= Written exercise =
What is needed here is an exact copy of every entry.

(Data extracted from a collection)
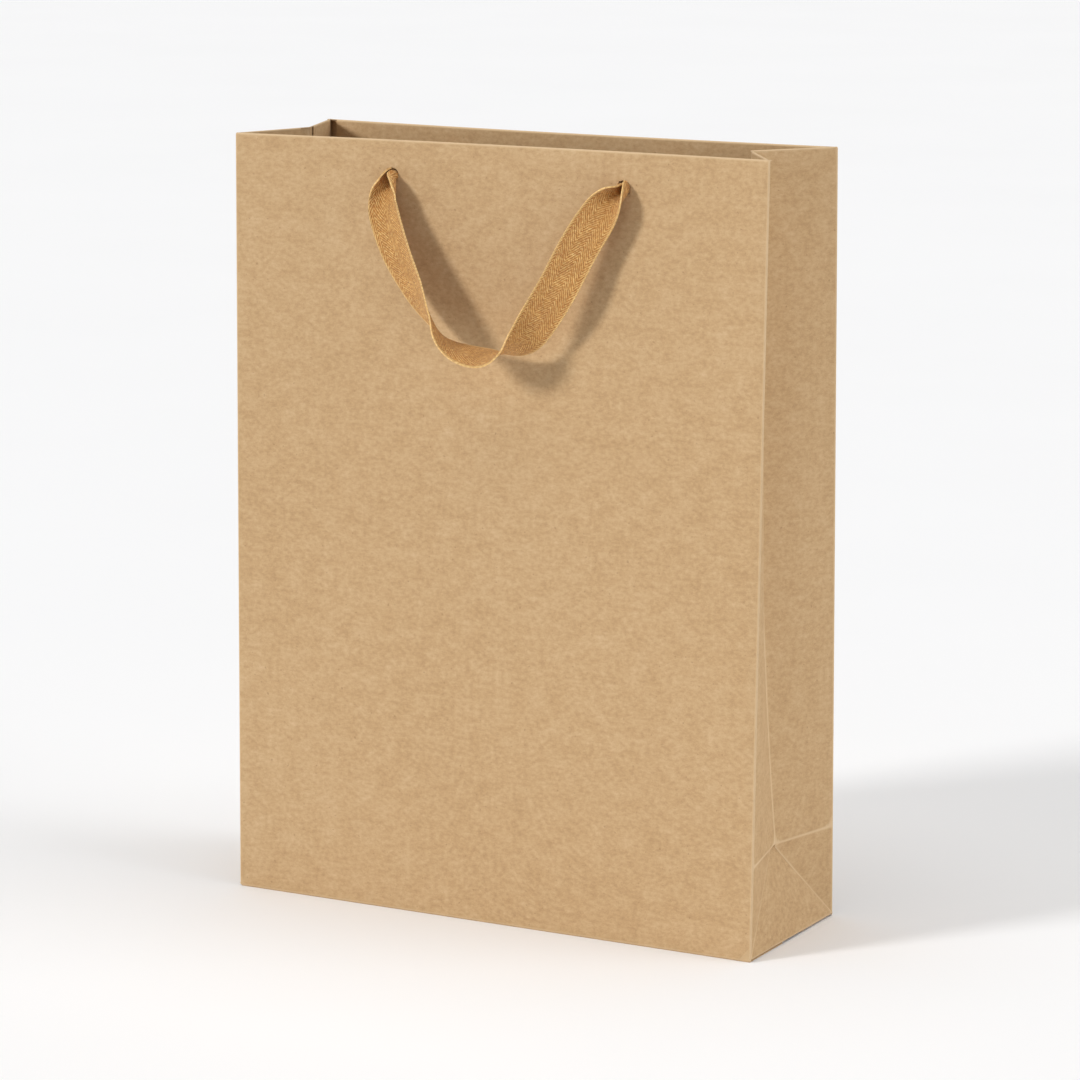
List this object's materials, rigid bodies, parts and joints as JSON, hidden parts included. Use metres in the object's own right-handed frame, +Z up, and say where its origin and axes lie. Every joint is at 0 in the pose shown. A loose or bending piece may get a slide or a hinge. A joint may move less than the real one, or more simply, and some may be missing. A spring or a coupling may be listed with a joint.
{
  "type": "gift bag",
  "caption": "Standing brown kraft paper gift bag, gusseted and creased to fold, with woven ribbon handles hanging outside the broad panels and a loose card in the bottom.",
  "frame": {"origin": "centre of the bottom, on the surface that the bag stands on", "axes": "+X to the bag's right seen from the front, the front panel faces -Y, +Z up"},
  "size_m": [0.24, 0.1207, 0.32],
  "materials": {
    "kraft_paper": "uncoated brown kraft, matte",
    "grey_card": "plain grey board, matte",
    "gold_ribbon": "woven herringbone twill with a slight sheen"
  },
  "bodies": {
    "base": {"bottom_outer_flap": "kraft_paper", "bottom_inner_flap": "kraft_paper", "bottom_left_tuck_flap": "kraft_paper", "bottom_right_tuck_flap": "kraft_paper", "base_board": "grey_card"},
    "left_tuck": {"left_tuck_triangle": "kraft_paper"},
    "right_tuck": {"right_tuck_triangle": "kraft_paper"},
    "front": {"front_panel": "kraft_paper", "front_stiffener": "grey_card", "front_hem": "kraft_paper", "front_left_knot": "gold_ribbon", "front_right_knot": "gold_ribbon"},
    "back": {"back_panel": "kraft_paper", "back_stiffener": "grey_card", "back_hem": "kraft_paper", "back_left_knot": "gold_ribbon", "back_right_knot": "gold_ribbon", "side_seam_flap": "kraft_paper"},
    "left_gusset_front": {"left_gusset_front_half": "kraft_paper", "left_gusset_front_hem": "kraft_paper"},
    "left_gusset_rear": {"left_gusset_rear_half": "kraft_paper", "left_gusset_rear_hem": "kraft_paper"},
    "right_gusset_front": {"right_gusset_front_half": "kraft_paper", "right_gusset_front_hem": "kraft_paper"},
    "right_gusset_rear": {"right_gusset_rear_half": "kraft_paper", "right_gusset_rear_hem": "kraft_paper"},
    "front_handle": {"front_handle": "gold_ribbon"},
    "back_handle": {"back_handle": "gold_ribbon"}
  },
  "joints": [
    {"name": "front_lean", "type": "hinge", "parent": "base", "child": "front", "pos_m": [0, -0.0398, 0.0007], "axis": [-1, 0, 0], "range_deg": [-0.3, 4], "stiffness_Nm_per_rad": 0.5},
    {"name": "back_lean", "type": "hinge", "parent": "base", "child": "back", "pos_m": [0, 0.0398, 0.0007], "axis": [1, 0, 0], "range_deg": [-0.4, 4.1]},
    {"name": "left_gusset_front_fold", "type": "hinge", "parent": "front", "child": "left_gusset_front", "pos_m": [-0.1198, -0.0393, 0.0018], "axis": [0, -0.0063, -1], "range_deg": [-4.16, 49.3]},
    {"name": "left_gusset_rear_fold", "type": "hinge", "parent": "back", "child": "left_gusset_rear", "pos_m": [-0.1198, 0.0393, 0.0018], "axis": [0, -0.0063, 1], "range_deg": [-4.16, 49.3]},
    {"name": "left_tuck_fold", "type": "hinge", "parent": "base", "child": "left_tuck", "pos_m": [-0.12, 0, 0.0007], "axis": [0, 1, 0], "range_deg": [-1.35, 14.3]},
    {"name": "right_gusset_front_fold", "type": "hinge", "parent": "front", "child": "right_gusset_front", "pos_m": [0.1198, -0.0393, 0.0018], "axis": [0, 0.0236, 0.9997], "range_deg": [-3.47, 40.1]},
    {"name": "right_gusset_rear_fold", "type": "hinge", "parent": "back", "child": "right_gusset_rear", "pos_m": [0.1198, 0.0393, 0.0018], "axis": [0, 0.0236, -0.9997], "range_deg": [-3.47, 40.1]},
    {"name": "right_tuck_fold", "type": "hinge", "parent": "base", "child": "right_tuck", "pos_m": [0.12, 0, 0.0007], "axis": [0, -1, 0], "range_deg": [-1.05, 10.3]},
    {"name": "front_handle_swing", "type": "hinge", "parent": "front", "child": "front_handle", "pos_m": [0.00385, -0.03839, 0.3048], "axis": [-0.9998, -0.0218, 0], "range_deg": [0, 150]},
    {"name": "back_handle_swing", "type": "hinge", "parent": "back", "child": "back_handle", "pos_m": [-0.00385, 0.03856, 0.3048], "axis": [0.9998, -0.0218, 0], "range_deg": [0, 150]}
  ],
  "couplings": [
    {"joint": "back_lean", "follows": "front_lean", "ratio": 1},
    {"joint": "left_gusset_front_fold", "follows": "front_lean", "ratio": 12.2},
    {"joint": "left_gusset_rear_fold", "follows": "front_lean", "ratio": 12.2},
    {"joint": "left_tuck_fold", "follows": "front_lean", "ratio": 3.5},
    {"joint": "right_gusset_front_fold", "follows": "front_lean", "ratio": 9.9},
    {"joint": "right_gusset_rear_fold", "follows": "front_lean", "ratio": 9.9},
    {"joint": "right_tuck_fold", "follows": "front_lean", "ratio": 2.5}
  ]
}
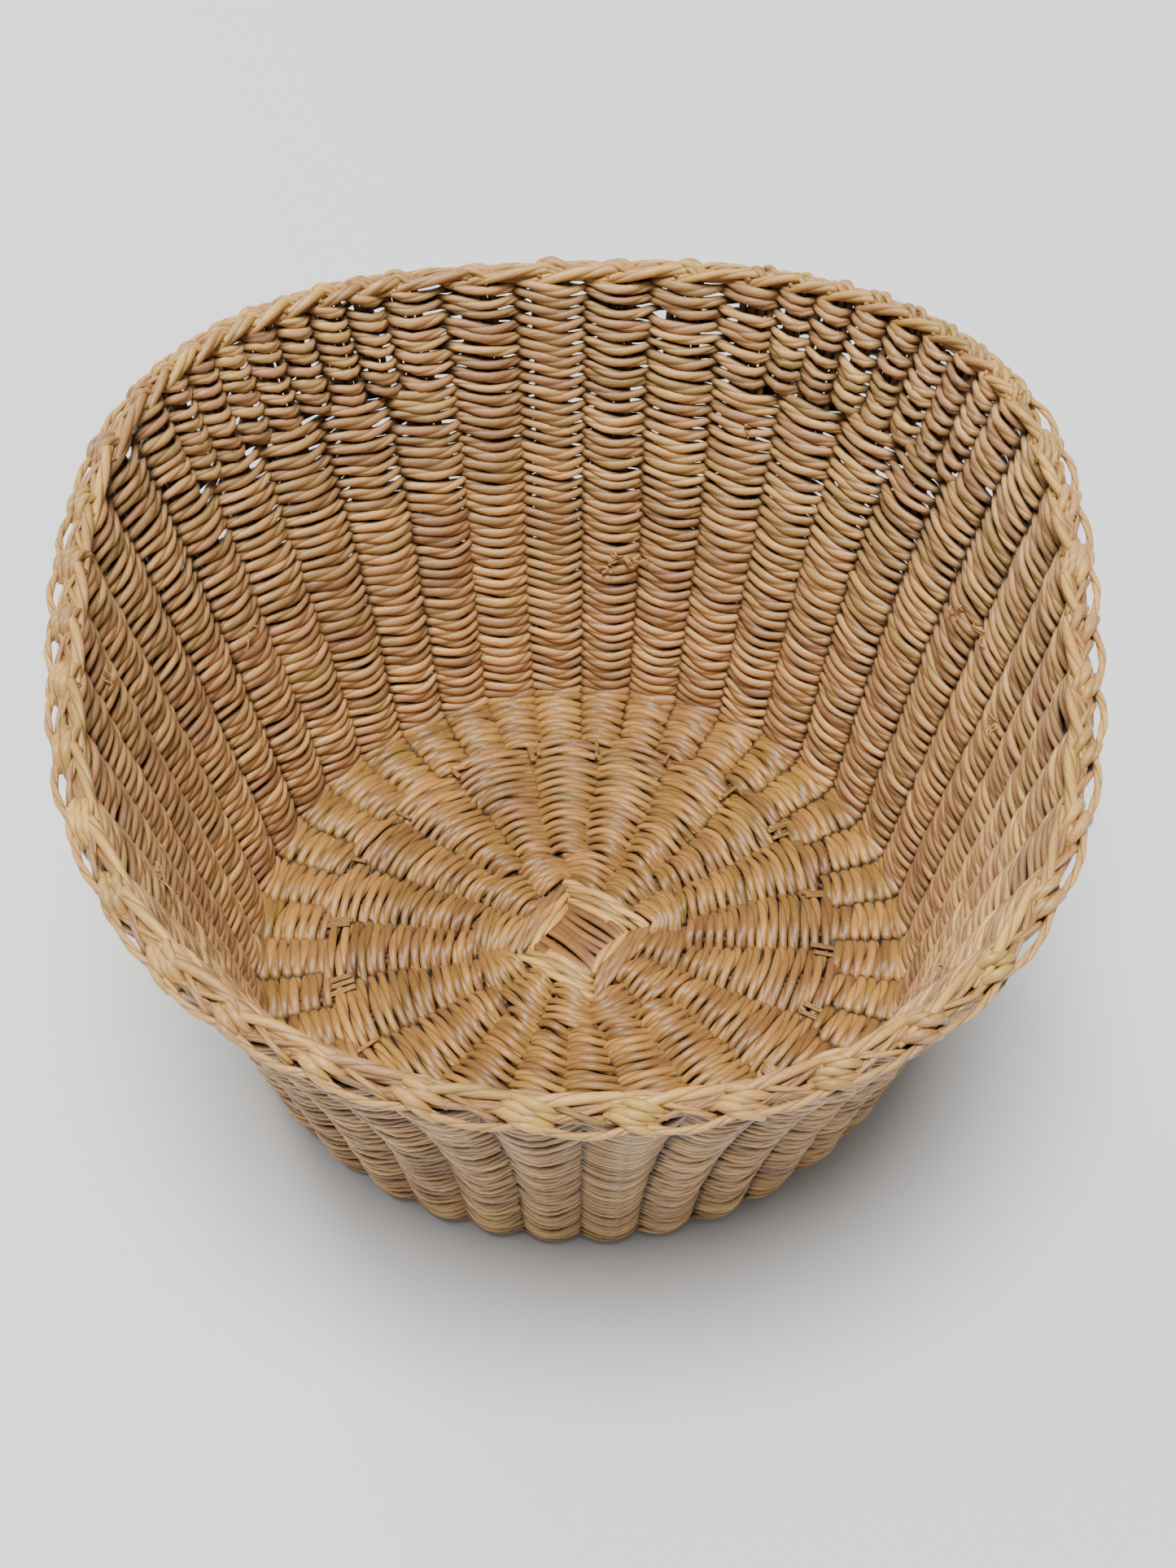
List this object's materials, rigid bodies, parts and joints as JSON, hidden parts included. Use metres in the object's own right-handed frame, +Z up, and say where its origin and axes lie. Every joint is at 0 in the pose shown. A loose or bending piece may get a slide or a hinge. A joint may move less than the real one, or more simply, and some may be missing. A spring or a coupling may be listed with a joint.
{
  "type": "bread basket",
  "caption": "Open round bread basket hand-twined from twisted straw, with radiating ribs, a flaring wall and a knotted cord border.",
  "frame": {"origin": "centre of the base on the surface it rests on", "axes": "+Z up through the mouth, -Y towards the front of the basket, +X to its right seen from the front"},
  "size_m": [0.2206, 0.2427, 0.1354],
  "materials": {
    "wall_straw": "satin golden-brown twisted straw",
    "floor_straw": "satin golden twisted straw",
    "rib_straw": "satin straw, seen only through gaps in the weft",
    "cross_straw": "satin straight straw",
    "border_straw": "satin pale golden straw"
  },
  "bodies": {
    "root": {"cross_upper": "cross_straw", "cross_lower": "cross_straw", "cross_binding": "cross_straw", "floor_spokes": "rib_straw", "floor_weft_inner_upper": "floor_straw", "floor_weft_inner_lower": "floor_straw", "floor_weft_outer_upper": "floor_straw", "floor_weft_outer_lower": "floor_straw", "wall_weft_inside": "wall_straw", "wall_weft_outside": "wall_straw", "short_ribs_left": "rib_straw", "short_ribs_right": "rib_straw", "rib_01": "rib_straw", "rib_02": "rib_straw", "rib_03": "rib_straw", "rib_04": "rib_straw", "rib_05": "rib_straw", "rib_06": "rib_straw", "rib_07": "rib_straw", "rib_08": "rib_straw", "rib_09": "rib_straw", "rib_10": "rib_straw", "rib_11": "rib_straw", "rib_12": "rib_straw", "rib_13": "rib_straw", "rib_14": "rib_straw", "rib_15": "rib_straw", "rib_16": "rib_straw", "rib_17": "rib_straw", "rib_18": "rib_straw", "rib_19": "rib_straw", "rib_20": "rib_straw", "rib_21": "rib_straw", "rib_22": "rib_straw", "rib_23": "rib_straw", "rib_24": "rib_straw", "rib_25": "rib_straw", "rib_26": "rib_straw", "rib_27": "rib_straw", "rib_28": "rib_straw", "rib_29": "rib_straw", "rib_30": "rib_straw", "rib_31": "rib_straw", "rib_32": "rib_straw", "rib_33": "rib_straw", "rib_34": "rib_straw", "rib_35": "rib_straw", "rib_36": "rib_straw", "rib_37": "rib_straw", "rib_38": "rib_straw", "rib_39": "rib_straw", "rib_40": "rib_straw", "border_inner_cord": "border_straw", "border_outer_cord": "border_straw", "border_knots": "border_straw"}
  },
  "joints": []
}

= Complete response =
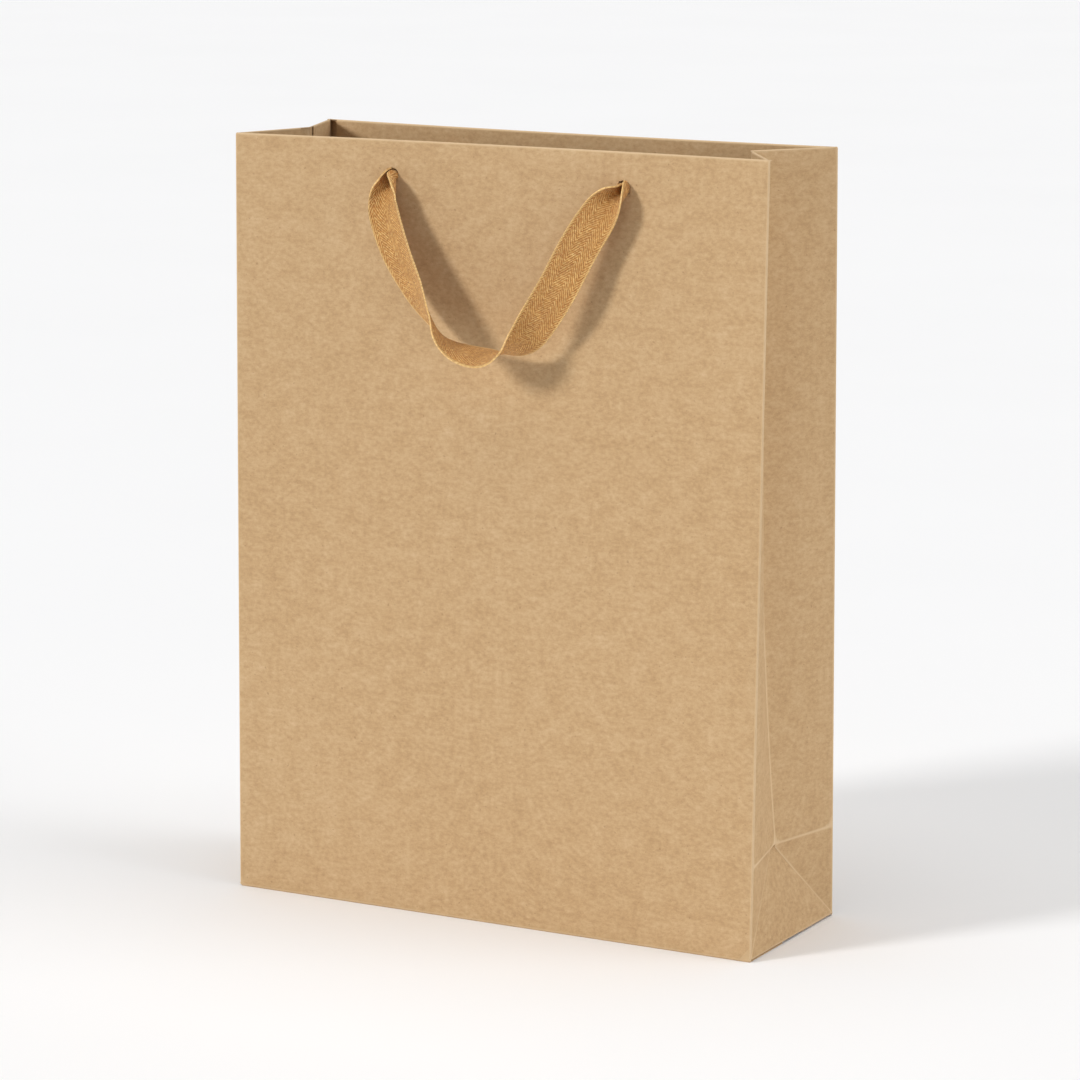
List this object's materials, rigid bodies, parts and joints as JSON, hidden parts included. Use metres in the object's own right-handed frame, +Z up, and say where its origin and axes lie. Every joint is at 0 in the pose shown. A loose or bending piece may get a slide or a hinge. A joint may move less than the real one, or more simply, and some may be missing. A spring or a coupling may be listed with a joint.
{
  "type": "gift bag",
  "caption": "Standing brown kraft paper gift bag, gusseted and creased to fold, with woven ribbon handles hanging outside the broad panels and a loose card in the bottom.",
  "frame": {"origin": "centre of the bottom, on the surface that the bag stands on", "axes": "+X to the bag's right seen from the front, the front panel faces -Y, +Z up"},
  "size_m": [0.24, 0.1207, 0.32],
  "materials": {
    "kraft_paper": "uncoated brown kraft, matte",
    "grey_card": "plain grey board, matte",
    "gold_ribbon": "woven herringbone twill with a slight sheen"
  },
  "bodies": {
    "base": {"bottom_outer_flap": "kraft_paper", "bottom_inner_flap": "kraft_paper", "bottom_left_tuck_flap": "kraft_paper", "bottom_right_tuck_flap": "kraft_paper", "base_board": "grey_card"},
    "left_tuck": {"left_tuck_triangle": "kraft_paper"},
    "right_tuck": {"right_tuck_triangle": "kraft_paper"},
    "front": {"front_panel": "kraft_paper", "front_stiffener": "grey_card", "front_hem": "kraft_paper", "front_left_knot": "gold_ribbon", "front_right_knot": "gold_ribbon"},
    "back": {"back_panel": "kraft_paper", "back_stiffener": "grey_card", "back_hem": "kraft_paper", "back_left_knot": "gold_ribbon", "back_right_knot": "gold_ribbon", "side_seam_flap": "kraft_paper"},
    "left_gusset_front": {"left_gusset_front_half": "kraft_paper", "left_gusset_front_hem": "kraft_paper"},
    "left_gusset_rear": {"left_gusset_rear_half": "kraft_paper", "left_gusset_rear_hem": "kraft_paper"},
    "right_gusset_front": {"right_gusset_front_half": "kraft_paper", "right_gusset_front_hem": "kraft_paper"},
    "right_gusset_rear": {"right_gusset_rear_half": "kraft_paper", "right_gusset_rear_hem": "kraft_paper"},
    "front_handle": {"front_handle": "gold_ribbon"},
    "back_handle": {"back_handle": "gold_ribbon"}
  },
  "joints": [
    {"name": "front_lean", "type": "hinge", "parent": "base", "child": "front", "pos_m": [0, -0.0398, 0.0007], "axis": [-1, 0, 0], "range_deg": [-0.3, 4], "stiffness_Nm_per_rad": 0.5},
    {"name": "back_lean", "type": "hinge", "parent": "base", "child": "back", "pos_m": [0, 0.0398, 0.0007], "axis": [1, 0, 0], "range_deg": [-0.4, 4.1]},
    {"name": "left_gusset_front_fold", "type": "hinge", "parent": "front", "child": "left_gusset_front", "pos_m": [-0.1198, -0.0393, 0.0018], "axis": [0, -0.0063, -1], "range_deg": [-4.16, 49.3]},
    {"name": "left_gusset_rear_fold", "type": "hinge", "parent": "back", "child": "left_gusset_rear", "pos_m": [-0.1198, 0.0393, 0.0018], "axis": [0, -0.0063, 1], "range_deg": [-4.16, 49.3]},
    {"name": "left_tuck_fold", "type": "hinge", "parent": "base", "child": "left_tuck", "pos_m": [-0.12, 0, 0.0007], "axis": [0, 1, 0], "range_deg": [-1.35, 14.3]},
    {"name": "right_gusset_front_fold", "type": "hinge", "parent": "front", "child": "right_gusset_front", "pos_m": [0.1198, -0.0393, 0.0018], "axis": [0, 0.0236, 0.9997], "range_deg": [-3.47, 40.1]},
    {"name": "right_gusset_rear_fold", "type": "hinge", "parent": "back", "child": "right_gusset_rear", "pos_m": [0.1198, 0.0393, 0.0018], "axis": [0, 0.0236, -0.9997], "range_deg": [-3.47, 40.1]},
    {"name": "right_tuck_fold", "type": "hinge", "parent": "base", "child": "right_tuck", "pos_m": [0.12, 0, 0.0007], "axis": [0, -1, 0], "range_deg": [-1.05, 10.3]},
    {"name": "front_handle_swing", "type": "hinge", "parent": "front", "child": "front_handle", "pos_m": [0.00385, -0.03839, 0.3048], "axis": [-0.9998, -0.0218, 0], "range_deg": [0, 150]},
    {"name": "back_handle_swing", "type": "hinge", "parent": "back", "child": "back_handle", "pos_m": [-0.00385, 0.03856, 0.3048], "axis": [0.9998, -0.0218, 0], "range_deg": [0, 150]}
  ],
  "couplings": [
    {"joint": "back_lean", "follows": "front_lean", "ratio": 1},
    {"joint": "left_gusset_front_fold", "follows": "front_lean", "ratio": 12.2},
    {"joint": "left_gusset_rear_fold", "follows": "front_lean", "ratio": 12.2},
    {"joint": "left_tuck_fold", "follows": "front_lean", "ratio": 3.5},
    {"joint": "right_gusset_front_fold", "follows": "front_lean", "ratio": 9.9},
    {"joint": "right_gusset_rear_fold", "follows": "front_lean", "ratio": 9.9},
    {"joint": "right_tuck_fold", "follows": "front_lean", "ratio": 2.5}
  ]
}
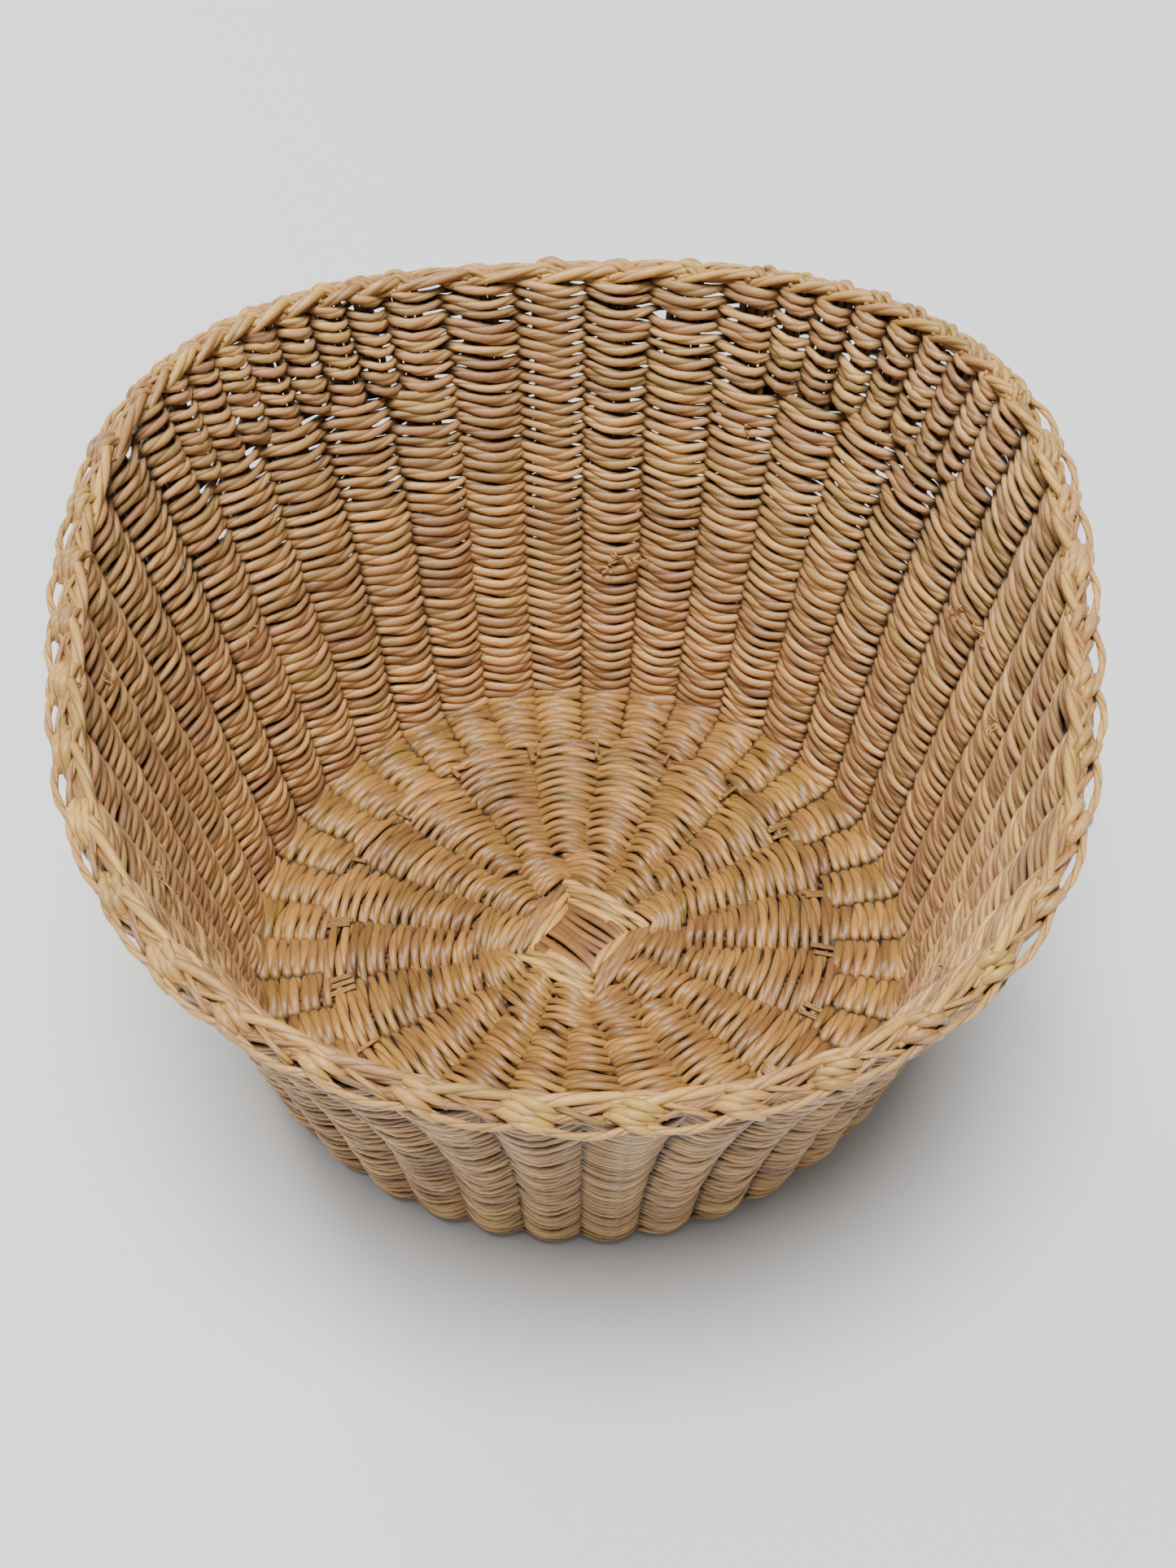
List this object's materials, rigid bodies, parts and joints as JSON, hidden parts included. Use metres in the object's own right-handed frame, +Z up, and say where its origin and axes lie. Every joint is at 0 in the pose shown. A loose or bending piece may get a slide or a hinge. A joint may move less than the real one, or more simply, and some may be missing. A spring or a coupling may be listed with a joint.
{
  "type": "bread basket",
  "caption": "Open round bread basket hand-twined from twisted straw, with radiating ribs, a flaring wall and a knotted cord border.",
  "frame": {"origin": "centre of the base on the surface it rests on", "axes": "+Z up through the mouth, -Y towards the front of the basket, +X to its right seen from the front"},
  "size_m": [0.2206, 0.2427, 0.1354],
  "materials": {
    "wall_straw": "satin golden-brown twisted straw",
    "floor_straw": "satin golden twisted straw",
    "rib_straw": "satin straw, seen only through gaps in the weft",
    "cross_straw": "satin straight straw",
    "border_straw": "satin pale golden straw"
  },
  "bodies": {
    "root": {"cross_upper": "cross_straw", "cross_lower": "cross_straw", "cross_binding": "cross_straw", "floor_spokes": "rib_straw", "floor_weft_inner_upper": "floor_straw", "floor_weft_inner_lower": "floor_straw", "floor_weft_outer_upper": "floor_straw", "floor_weft_outer_lower": "floor_straw", "wall_weft_inside": "wall_straw", "wall_weft_outside": "wall_straw", "short_ribs_left": "rib_straw", "short_ribs_right": "rib_straw", "rib_01": "rib_straw", "rib_02": "rib_straw", "rib_03": "rib_straw", "rib_04": "rib_straw", "rib_05": "rib_straw", "rib_06": "rib_straw", "rib_07": "rib_straw", "rib_08": "rib_straw", "rib_09": "rib_straw", "rib_10": "rib_straw", "rib_11": "rib_straw", "rib_12": "rib_straw", "rib_13": "rib_straw", "rib_14": "rib_straw", "rib_15": "rib_straw", "rib_16": "rib_straw", "rib_17": "rib_straw", "rib_18": "rib_straw", "rib_19": "rib_straw", "rib_20": "rib_straw", "rib_21": "rib_straw", "rib_22": "rib_straw", "rib_23": "rib_straw", "rib_24": "rib_straw", "rib_25": "rib_straw", "rib_26": "rib_straw", "rib_27": "rib_straw", "rib_28": "rib_straw", "rib_29": "rib_straw", "rib_30": "rib_straw", "rib_31": "rib_straw", "rib_32": "rib_straw", "rib_33": "rib_straw", "rib_34": "rib_straw", "rib_35": "rib_straw", "rib_36": "rib_straw", "rib_37": "rib_straw", "rib_38": "rib_straw", "rib_39": "rib_straw", "rib_40": "rib_straw", "border_inner_cord": "border_straw", "border_outer_cord": "border_straw", "border_knots": "border_straw"}
  },
  "joints": []
}